**Task requirements**
Quote verbatim everything from the line containing "half_step = math.radians(90" down to the line containing "for node in", with both of those lines included and no others.

__________

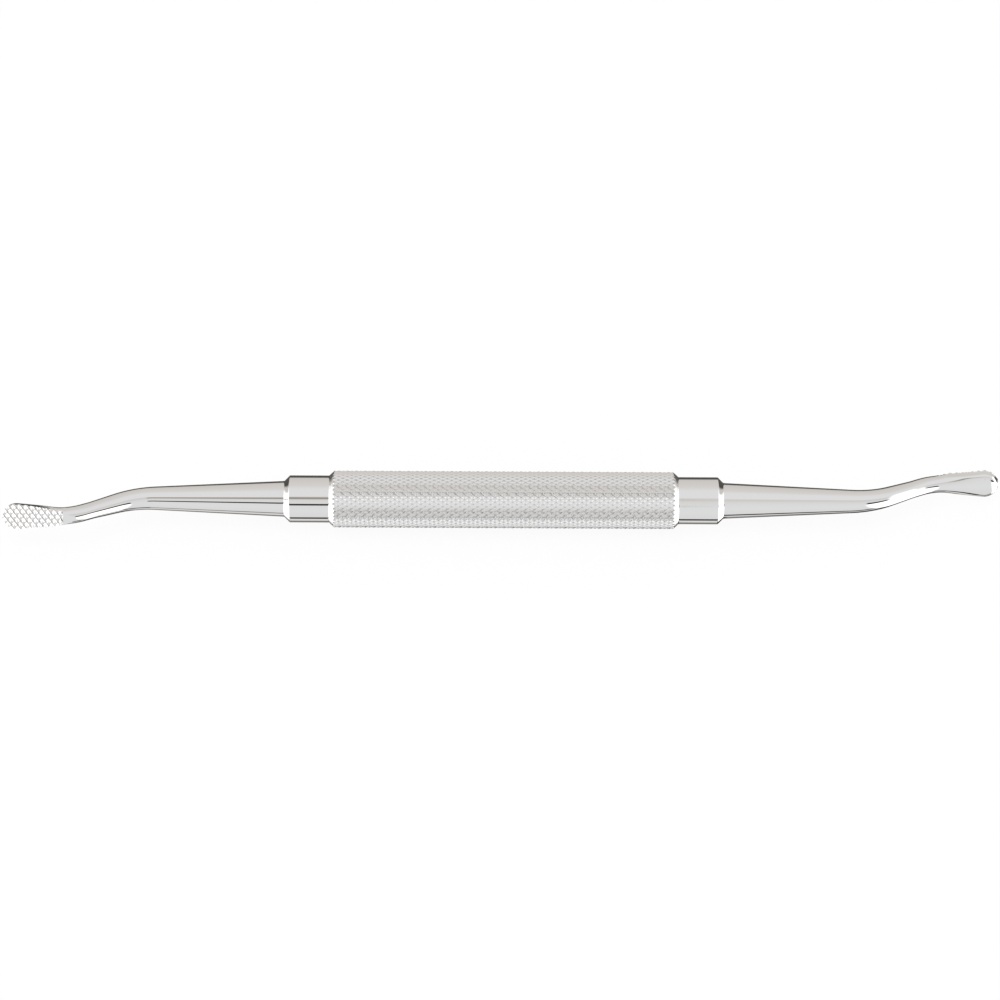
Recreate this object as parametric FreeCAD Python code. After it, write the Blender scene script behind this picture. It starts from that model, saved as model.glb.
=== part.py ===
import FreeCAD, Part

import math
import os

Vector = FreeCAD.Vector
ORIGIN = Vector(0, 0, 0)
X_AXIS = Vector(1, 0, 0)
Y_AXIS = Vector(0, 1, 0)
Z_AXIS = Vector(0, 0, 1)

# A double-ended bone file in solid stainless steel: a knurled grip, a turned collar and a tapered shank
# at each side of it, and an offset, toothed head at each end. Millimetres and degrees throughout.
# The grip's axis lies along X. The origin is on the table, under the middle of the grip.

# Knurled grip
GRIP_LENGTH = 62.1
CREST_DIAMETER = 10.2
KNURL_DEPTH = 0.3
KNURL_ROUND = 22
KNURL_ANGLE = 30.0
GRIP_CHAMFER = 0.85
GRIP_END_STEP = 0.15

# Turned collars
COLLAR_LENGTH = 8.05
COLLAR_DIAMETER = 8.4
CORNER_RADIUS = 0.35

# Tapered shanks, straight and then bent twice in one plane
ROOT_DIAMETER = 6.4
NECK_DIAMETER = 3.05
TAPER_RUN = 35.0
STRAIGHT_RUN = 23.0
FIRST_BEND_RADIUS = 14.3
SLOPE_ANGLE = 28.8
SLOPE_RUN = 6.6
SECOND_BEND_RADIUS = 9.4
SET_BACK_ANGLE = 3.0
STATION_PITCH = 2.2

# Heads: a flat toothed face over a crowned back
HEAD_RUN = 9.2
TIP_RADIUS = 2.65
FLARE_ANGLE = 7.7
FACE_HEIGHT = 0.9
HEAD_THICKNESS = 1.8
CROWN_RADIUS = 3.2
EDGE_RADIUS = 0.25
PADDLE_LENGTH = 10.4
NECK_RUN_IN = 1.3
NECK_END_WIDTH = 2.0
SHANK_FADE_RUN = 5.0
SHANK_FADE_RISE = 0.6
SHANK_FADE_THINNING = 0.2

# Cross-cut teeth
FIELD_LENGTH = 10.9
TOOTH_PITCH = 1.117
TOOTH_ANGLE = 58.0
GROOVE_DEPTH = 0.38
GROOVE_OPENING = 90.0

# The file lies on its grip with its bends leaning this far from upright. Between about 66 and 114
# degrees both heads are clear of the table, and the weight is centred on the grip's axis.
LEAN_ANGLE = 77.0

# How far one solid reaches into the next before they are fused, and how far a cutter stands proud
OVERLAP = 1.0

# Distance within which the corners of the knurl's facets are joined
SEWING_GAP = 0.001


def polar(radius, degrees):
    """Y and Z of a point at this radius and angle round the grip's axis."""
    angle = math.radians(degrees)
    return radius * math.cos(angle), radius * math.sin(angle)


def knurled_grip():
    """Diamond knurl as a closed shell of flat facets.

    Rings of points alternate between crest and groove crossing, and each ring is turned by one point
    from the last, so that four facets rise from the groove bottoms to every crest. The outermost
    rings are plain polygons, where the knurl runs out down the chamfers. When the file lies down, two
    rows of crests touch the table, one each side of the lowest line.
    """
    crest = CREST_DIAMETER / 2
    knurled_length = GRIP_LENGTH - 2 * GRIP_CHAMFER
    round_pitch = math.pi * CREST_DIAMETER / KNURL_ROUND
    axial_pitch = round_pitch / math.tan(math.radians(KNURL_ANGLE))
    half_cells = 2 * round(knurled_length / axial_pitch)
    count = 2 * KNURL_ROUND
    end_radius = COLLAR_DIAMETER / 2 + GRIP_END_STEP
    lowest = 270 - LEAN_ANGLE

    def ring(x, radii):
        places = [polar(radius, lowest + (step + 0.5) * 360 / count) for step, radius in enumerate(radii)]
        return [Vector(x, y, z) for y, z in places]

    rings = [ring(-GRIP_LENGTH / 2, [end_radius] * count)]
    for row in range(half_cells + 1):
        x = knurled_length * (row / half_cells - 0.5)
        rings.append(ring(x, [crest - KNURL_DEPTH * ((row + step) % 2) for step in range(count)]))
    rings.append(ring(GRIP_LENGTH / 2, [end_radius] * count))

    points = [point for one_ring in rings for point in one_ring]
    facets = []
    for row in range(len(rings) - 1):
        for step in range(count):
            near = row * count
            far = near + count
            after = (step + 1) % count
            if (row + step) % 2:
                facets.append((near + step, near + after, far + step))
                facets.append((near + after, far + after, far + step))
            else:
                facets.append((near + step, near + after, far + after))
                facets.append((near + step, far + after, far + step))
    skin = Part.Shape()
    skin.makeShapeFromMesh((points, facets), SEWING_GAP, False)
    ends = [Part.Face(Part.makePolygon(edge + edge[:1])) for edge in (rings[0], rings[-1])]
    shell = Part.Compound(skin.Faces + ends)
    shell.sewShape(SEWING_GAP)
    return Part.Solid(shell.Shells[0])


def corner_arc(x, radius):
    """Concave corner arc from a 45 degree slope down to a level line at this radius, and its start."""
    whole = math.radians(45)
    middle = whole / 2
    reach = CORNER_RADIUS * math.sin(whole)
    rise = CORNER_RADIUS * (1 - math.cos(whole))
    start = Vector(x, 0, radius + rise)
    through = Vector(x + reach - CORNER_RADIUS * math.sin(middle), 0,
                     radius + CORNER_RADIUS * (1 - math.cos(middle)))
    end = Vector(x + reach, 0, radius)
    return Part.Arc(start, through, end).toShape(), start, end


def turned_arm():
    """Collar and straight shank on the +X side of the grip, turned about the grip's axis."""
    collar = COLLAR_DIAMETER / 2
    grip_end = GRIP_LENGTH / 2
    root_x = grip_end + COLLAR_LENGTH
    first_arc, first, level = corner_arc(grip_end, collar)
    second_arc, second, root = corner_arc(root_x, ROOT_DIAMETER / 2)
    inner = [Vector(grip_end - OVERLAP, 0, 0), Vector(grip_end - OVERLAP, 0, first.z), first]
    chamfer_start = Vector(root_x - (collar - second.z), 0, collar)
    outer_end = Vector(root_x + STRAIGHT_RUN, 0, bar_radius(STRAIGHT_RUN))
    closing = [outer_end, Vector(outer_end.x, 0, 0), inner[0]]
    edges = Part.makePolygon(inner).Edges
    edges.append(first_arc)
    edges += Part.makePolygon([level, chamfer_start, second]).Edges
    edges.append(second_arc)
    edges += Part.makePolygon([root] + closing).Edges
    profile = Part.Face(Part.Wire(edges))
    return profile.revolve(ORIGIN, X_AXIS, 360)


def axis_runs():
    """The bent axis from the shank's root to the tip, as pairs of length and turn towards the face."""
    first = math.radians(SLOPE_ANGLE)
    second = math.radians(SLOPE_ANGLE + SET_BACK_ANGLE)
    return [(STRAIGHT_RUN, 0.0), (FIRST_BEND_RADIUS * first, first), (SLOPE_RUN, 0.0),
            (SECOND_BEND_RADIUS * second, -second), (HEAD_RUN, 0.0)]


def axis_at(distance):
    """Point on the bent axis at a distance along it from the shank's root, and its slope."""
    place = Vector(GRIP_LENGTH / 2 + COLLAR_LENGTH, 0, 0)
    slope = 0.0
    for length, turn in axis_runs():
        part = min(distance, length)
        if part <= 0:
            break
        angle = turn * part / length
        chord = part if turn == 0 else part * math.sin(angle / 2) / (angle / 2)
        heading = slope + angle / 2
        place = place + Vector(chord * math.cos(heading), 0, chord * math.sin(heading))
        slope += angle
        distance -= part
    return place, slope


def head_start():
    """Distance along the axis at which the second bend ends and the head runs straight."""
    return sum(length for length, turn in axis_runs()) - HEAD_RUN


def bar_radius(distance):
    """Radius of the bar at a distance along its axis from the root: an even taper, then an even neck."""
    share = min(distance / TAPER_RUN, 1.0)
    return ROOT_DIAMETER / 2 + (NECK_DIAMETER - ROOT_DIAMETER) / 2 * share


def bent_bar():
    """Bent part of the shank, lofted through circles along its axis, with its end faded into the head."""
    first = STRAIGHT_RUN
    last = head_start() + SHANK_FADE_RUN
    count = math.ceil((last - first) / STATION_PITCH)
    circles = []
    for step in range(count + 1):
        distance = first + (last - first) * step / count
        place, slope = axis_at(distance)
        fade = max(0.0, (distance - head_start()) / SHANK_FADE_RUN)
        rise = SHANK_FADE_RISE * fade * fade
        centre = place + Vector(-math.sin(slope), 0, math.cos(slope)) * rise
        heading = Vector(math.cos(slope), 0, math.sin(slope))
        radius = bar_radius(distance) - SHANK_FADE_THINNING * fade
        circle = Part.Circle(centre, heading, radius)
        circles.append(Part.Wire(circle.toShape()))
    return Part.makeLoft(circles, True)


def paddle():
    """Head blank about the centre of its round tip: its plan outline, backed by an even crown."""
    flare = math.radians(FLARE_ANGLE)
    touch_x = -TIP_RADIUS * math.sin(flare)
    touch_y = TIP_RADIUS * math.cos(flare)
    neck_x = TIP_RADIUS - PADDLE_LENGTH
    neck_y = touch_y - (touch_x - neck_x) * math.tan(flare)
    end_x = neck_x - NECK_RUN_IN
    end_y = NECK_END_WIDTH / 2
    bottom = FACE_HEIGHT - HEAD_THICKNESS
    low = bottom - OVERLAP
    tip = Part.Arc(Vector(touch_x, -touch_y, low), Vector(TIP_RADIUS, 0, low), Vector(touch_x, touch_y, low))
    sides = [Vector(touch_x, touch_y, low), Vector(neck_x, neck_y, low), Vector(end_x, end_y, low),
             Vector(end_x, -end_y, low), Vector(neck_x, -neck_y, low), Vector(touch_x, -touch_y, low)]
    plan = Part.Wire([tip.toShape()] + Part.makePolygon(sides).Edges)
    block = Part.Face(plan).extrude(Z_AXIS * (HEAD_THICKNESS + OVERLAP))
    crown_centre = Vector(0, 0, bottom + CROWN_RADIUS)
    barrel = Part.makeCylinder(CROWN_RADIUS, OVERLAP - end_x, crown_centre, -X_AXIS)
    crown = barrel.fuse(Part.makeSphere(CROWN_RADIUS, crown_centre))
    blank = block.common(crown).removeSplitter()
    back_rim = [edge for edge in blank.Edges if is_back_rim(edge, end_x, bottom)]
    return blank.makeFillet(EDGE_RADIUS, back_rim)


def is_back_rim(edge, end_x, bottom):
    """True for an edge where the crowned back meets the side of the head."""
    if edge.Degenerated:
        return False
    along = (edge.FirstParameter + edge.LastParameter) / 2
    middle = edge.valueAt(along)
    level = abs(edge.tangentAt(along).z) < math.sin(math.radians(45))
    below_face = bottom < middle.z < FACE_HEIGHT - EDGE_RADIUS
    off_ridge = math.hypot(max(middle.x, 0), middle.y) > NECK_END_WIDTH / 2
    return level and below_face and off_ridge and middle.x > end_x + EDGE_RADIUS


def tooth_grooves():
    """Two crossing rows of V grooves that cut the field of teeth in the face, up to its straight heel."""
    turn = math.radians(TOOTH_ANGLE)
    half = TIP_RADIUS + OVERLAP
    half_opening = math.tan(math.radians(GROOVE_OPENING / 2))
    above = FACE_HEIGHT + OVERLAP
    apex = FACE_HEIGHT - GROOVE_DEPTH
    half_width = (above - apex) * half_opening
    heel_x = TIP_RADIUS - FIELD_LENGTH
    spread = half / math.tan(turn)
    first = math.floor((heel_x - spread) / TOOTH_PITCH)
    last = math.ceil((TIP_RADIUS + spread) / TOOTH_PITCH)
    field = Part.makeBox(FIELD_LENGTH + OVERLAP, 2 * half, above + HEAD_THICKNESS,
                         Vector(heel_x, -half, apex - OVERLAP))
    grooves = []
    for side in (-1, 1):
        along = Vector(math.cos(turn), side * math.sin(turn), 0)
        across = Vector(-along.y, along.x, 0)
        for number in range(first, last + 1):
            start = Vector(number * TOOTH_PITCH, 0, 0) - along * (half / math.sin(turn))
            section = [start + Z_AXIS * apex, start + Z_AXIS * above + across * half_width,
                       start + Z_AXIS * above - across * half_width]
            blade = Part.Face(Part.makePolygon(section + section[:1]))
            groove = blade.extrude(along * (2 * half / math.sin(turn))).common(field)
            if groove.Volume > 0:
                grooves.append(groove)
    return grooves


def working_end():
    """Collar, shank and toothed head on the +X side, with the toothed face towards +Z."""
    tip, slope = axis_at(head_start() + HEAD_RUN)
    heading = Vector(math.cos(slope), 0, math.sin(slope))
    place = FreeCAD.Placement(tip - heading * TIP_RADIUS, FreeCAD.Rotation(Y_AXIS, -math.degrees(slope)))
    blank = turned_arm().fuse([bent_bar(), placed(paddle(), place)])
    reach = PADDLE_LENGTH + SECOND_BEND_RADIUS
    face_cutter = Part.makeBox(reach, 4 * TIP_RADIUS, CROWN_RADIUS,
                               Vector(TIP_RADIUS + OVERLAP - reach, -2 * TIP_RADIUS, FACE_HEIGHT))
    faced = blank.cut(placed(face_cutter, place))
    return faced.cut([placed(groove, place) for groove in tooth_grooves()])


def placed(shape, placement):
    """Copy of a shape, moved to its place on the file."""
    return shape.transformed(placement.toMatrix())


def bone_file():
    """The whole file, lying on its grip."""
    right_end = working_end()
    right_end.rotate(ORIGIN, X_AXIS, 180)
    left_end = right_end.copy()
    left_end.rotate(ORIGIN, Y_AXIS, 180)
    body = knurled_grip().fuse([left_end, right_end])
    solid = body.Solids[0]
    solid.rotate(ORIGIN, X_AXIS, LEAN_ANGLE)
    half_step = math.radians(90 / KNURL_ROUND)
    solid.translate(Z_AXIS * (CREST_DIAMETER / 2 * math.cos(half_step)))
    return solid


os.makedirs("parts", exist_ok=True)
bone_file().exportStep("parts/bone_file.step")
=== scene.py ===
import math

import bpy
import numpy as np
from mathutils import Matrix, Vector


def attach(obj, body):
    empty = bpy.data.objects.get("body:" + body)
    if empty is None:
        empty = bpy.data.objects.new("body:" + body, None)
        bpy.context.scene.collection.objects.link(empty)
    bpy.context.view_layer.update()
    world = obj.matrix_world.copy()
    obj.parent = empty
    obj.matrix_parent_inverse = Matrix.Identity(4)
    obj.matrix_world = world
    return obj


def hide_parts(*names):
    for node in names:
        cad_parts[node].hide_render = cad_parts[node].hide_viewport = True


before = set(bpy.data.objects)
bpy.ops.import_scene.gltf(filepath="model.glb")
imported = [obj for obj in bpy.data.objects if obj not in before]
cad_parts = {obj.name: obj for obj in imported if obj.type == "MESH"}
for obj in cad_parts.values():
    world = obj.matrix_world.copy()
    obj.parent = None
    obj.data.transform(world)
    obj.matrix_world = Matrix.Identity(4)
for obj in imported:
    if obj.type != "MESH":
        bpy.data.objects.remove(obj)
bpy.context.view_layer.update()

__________

**The completed task**
    half_step = math.radians(90 / KNURL_ROUND)
    solid.translate(Z_AXIS * (CREST_DIAMETER / 2 * math.cos(half_step)))
    return solid


os.makedirs("parts", exist_ok=True)
bone_file().exportStep("parts/bone_file.step")
=== scene.py ===
import math

import bpy
import numpy as np
from mathutils import Matrix, Vector


def attach(obj, body):
    empty = bpy.data.objects.get("body:" + body)
    if empty is None:
        empty = bpy.data.objects.new("body:" + body, None)
        bpy.context.scene.collection.objects.link(empty)
    bpy.context.view_layer.update()
    world = obj.matrix_world.copy()
    obj.parent = empty
    obj.matrix_parent_inverse = Matrix.Identity(4)
    obj.matrix_world = world
    return obj


def hide_parts(*names):
    for node in names:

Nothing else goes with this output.